In the study of vector functions, each vector component is represented by an individual function. These are known as component functions. For example, in a vector function \( \mathbf{r}(t) = f(t) \mathbf{i} + g(t) \mathbf{j} + h(t) \mathbf{k} \), - \( f(t) \) is the component function for the \( \mathbf{i} \) direction.- \( g(t) \) is for the \( \mathbf{j} \) direction.- \( h(t) \) is for the \( \mathbf{k} \) direction.
The overall behavior of the vector function depends on the behavior of these component functions. If all component functions are continuous, then the vector function itself is continuous.
Understanding each component function individually allows us to piece together the behavior of the entire vector function.

Exponential functions are among the most common functions in calculus. They have the form \( a e^{bt} \) where \( a \) and \( b \) are constants. These functions are inherently smooth and continuous over all real numbers.
In our exercise, we have the component functions \( f(t) = 2e^{-t} \) and \( g(t) = e^{-t} \). Both functions fit the general form of an exponential function, \( e^{-t} \), which is known to be continuous everywhere.
As such:

• \( e^{-t} \) maintains a steady, smooth curve without breaks or gaps.
• Multiplying by a constant, like \( 2 \), does not affect this continuity.

Thus, any function in the form \( ae^{bt} \) can be confidently said to be continuous across the entire set of real numbers.

Natural logarithm functions are another key concept in calculus. They are written as \( \ln(x) \) and represent the power to which the base \( e \) must be raised to obtain \( x \). Unlike exponential functions, natural logarithms are only continuous for positive values of \( x \).
In the exercise, the third component is \( h(t) = \ln(t-1) \). For continuity:

• \( t-1 \) must be greater than zero, meaning \( t > 1 \).
• If \( t = 1 \), \( \ln(0) \) becomes undefined, leading to discontinuity.

To sum up, while natural logarithms are continuous and smooth within their domain \( x > 0 \), we must carefully consider the domain in vector functions. For \( \ln(t-1) \), continuity is achieved for \( t > 1 \).

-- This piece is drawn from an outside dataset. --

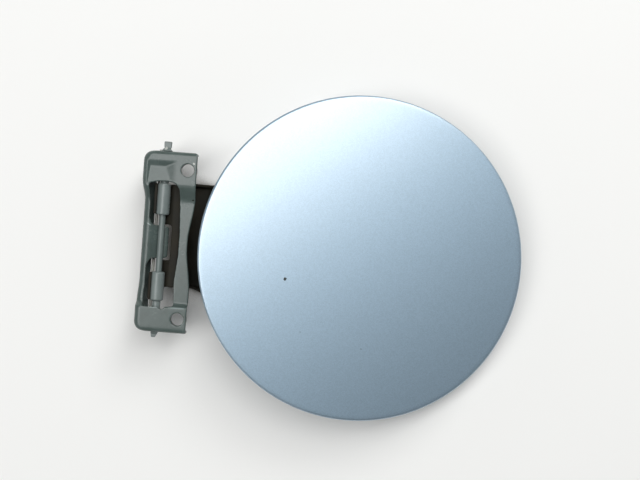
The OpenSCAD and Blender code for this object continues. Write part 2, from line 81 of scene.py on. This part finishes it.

Continuity is a fundamental concept in calculus. For a function to be continuous at a point, it must be defined at that point, limit to that point, and the limit must equal the function's value there.
For vector functions, this rule applies to each component function. Therefore, a vector function like \( \mathbf{r}(t) = f(t) \mathbf{i} + g(t) \mathbf{j} + h(t) \mathbf{k} \) will be continuous provided:

• Each component function is continuous in its defined domain.
• The overall domain is where all components are simultaneously continuous.

For our specific function,

• \(f(t) = 2e^{-t} \) and \( g(t) = e^{-t} \) are continuous for all real \( t \).
• \( h(t) = \ln(t-1) \) demands \( t > 1 \) for continuity.

Thus, the entire vector function is continuous for \( t > 1 \). This is the region where all component functions overlap in continuity.